Chadmartigan t1_iu4t5iy wrote
Reply to comment by fullawe in Spacetime is not fundamental | Donald Hoffman by whoamisri
IMO, if we find total randomness in the CMB, that's just as interesting.
The deep structure is what makes theories like Conformal Cyclical Cosmology more compelling for me. The idea there is that the conditions of the late-stage universe (post-mass-decay and black hole evaporation) conform to those of the earliest moments of the big bang in all regards except the scale of the space. In other words, if you take the late stage universe and squeeze down the scale of spacetime, you get the something that looks a lot like the early big bang. And if Penrose is right, that might not be such a difficult hurdle to overcome, since scale and space kind of fall out of the picture in the late-stage universe anyway, and there's no particular reason it should be strictly preserved from one aeon to the next. (Some information within spacetime could be preserved, however - notably gravitational waves should survive from one aeon to the next, and perhaps some radiation as well.)

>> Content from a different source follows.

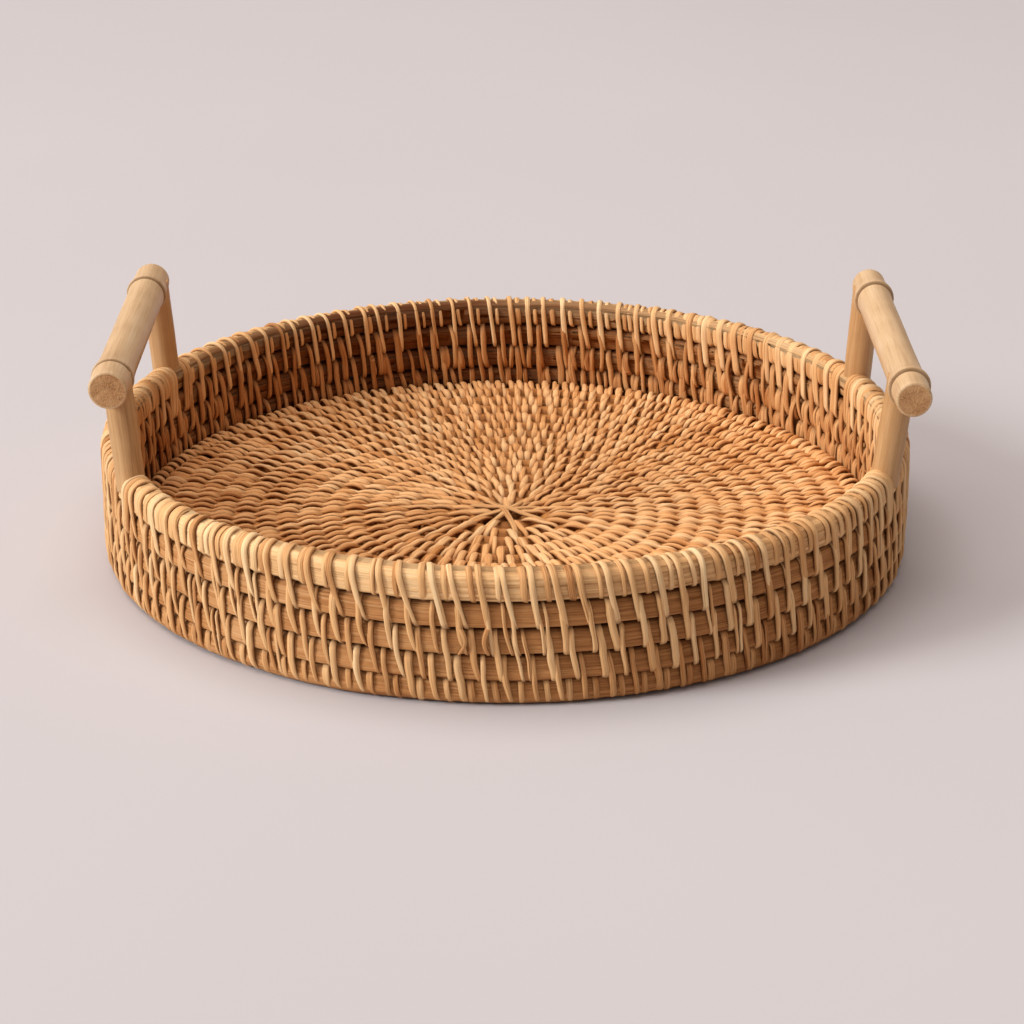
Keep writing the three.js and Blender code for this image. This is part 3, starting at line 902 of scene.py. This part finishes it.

If all this is right, even just kind of conceptually right, that would point to a structure underlying the "reality" of spacetime that is preserved from one universe to the next.
fullawe t1_iu5w2c3 wrote
It was cyclical cosmology that lead me into my idea. The change of scale at absolute entropy is a cool idea.
I think we should be trying to find solutions that aren't cyclical though. Although that doesn't mean that spacetime isn't preserved.
Another thought I had was to split space/time. In that, time started at the moment of the big bang, and is tied to space in a direct correlation of 1:1.
Space would be preserved throughout universes, but not time. I believe that the implication is that time can be tied to the speed of light across a unit of spac. That all non baryonic particles can be unified into a single field, that excludes gravity.
Gravity becomes an artifact of the deeper level of emergent space, and the expansion of our universe becomes the potential energy of each subsequent big bang being realised.